The principal components representation is made analysing the correlations among the interval-valued variables and the axes, as illustrated below:

Table 3: Interval-correlations Variables/Axes

The first axis is well explained by the contraposition of the variable Freezing point, on the positive quadrant, with respect to the variables Specific gravity and Iodine value on the negative quadrant. The second axis is less interpretable because all the correlations vary from −0.99 and 0.99.Footnote 3

Here below, the graphical results achieved by IPCA on the input data table are shown.
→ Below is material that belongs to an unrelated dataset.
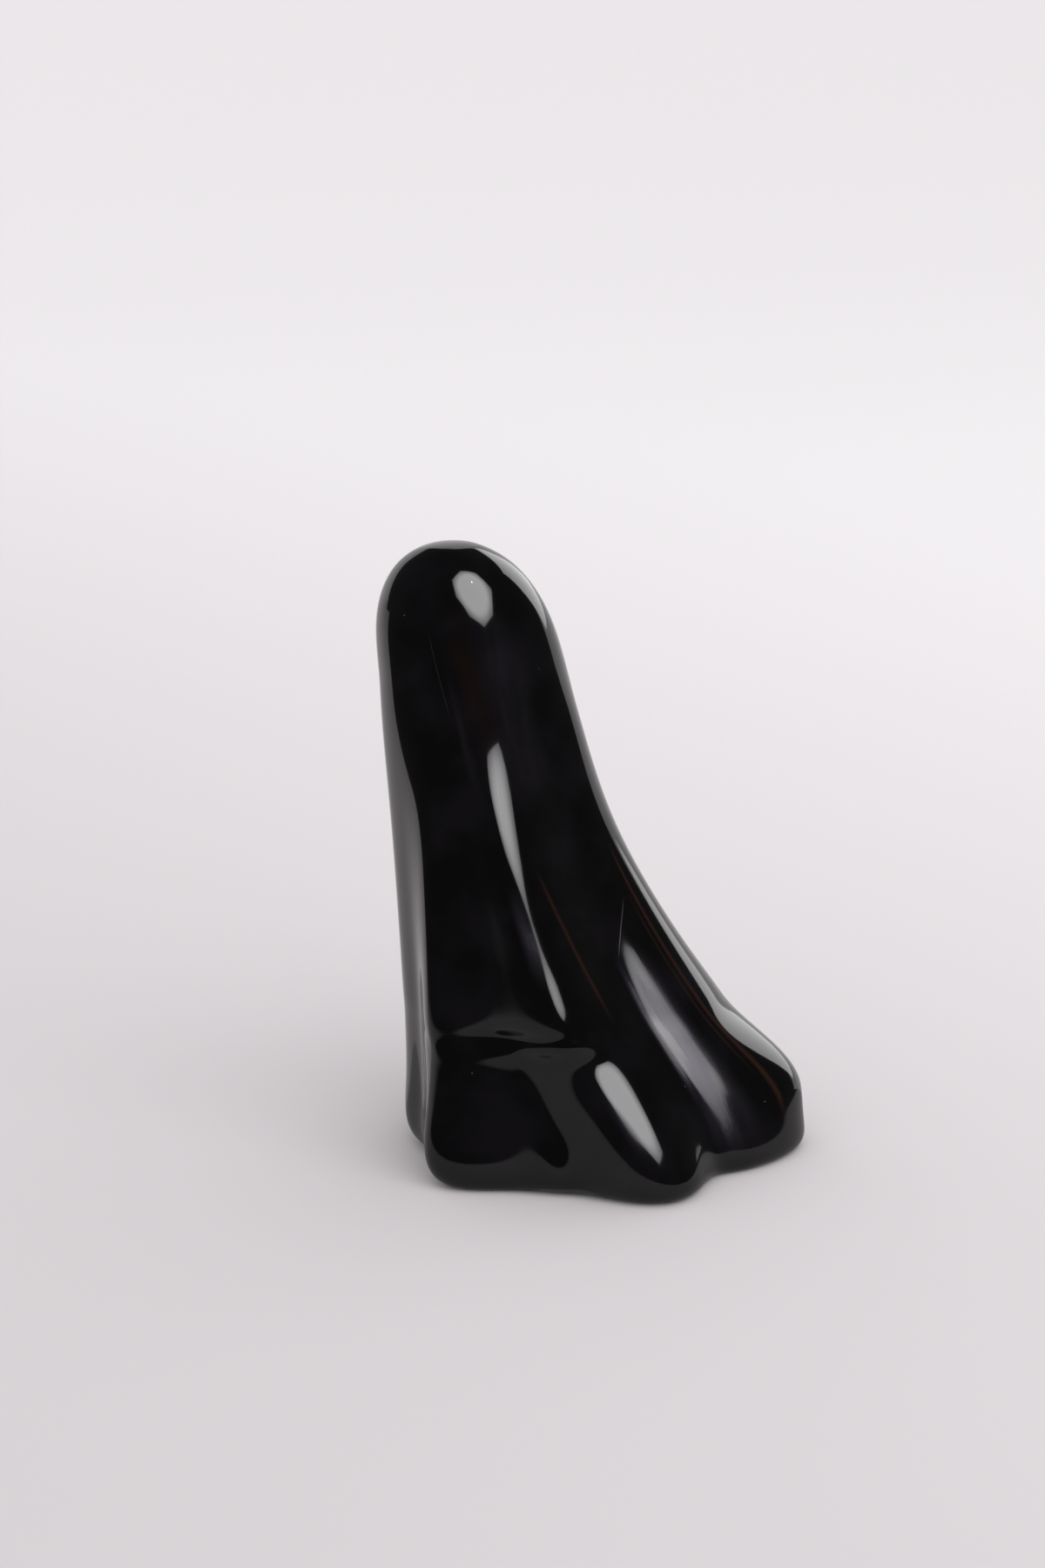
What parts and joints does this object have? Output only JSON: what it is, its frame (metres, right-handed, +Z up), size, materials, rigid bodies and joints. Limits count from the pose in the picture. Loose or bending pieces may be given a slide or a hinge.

In Figure 1 the graphical representation of the units is presented; in Figure 2 only the two variables: Specific gravity and Freezing point are represented:

Figure 1:
figure 1

Representation of the units on the 1° factorial plane

Figure 2:
figure 2

Representation of the variables on the 1° factorial plane

The objects (Fig 1) have a position on the first axis which is strictly connected to the “influence” that the considered variables have on that axis. It can be noticed that Beef and Hog are strongly influenced by Saponification and Freezing point; on the contrary Linseed and Perilla are strongly influenced by Specific gravity and Iodine value. The other oils Camilla and Olive, are positioned in the central zone so they are not particularly characterized by the interval-valued variables.

It is important to remark that the different oils are characterized not only by the positions of the boxes but also by their size and shape. A bigger size of a box with respect to the first axis, remarks a greater variability of the characteristics of the oil represented by the first axis. However also the shape and the position of the box can give information on the variability of the characteristics of the oil, with respect to the first and second axis.

Computational cost: the computational cost of each optimization problem reefers to the cost of a constrained nonlinear optimization or nonlinear programming problem. For computing the correlation matrix, p×p optimization problems must be solved. The computational cost for computing the j-th eigenvector reefers to the cost of a linear parametric programming problem.